The director and a historian from the new American Experience documentary reflects on the first presidency of the 21st century and how it changed America.

President Bush at the Resolute desk

President Bush delivers an address to the nation regarding terrorist attacks on the World Trade Center, the Pentagon and a hijacked airplane that crashed in rural Pennsylvania. (Paul Morse/The White House)

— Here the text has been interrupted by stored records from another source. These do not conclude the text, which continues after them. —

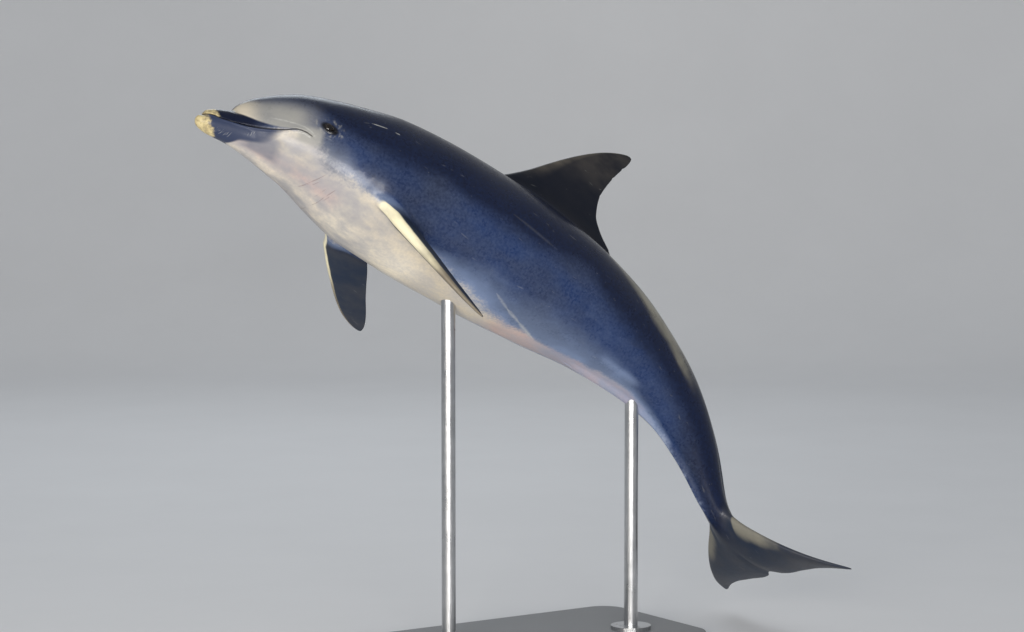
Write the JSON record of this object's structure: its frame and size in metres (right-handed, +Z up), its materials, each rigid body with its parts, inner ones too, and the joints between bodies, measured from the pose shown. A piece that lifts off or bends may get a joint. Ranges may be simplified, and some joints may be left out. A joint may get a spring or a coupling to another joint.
{
  "type": "bottlenose dolphin",
  "caption": "Life-size still bottlenose dolphin in a leap, dark back and cream belly, held over the floor by a flat base plate and upright steel rods.",
  "frame": {"origin": "centre of the bounding box's footprint, on the floor under the base plate", "axes": "+Z up; the head points to -X and the flukes to +X; the left flank faces -Y"},
  "size_m": [1.8838, 0.9466, 1.6738],
  "materials": {
    "skin_upper": "smooth wet skin, slate grey with a darker cape and a cream belly",
    "skin_pale": "smooth wet skin, cream to pink grey",
    "skin_fins": "smooth wet skin, near black navy",
    "eye": "glossy dark brown eye",
    "stand_paint": "satin dark grey paint",
    "stand_steel": "brushed steel"
  },
  "bodies": {
    "root": {"head": "skin_upper", "lower_jaw": "skin_pale", "chest": "skin_upper", "loin": "skin_upper", "tail_stock": "skin_upper", "dorsal_fin": "skin_fins", "flipper_left": "skin_fins", "flipper_right": "skin_fins", "fluke_left": "skin_fins", "fluke_right": "skin_fins", "eye_left": "eye", "eye_right": "eye", "stand_base": "stand_paint", "stand_flange_front": "stand_steel", "stand_flange_rear": "stand_steel", "stand_rod_front": "stand_steel", "stand_rod_rear": "stand_steel"}
  },
  "joints": []
}
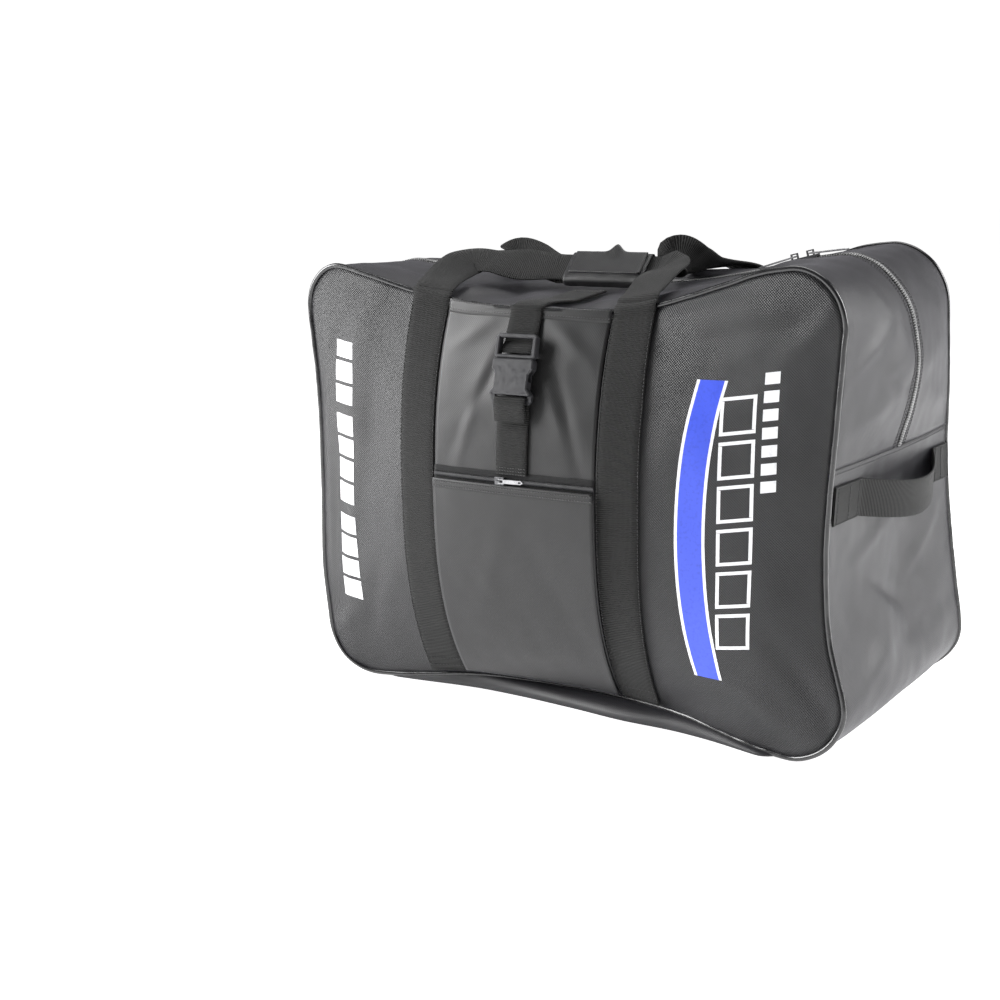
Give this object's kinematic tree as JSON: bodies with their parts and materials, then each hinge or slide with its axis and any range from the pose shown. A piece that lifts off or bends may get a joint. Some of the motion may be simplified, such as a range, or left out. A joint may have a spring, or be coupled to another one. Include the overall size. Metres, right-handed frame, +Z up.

One thing is certain about the presidency of George W. Bush: It was consequential. From the Sept. 11 attacks, through the war in Iraq and Hurricane Katrina and into the financial crisis of 2008, the country was sent careening through an era of deep disruption that changed the way Americans live and think. At the center of it all was the president, first as a unifying figure, later a divisive one and, finally, a derided one. From the moment his presidency ended, amid economic devastation and two prolonged wars, questions remain about how the first presidency of the 21st century would be remembered. Would history damn George W. Bush or somehow exonerate him? Twelve years later — with the nation again in the midst of a transformative crisis, led by a historically divisive Republican president — historians are beginning to take another look. For this episode of the Crosscut Talks episode, we speak with Barak Goodman, the director of a new American Experience film about Bush, and historian Robert Draper about the 43rd president and his legacy. Plus, Crosscut resident historian Knute Berger talks about his reporting on the origins of the anti-vaccine movement of the 1920s.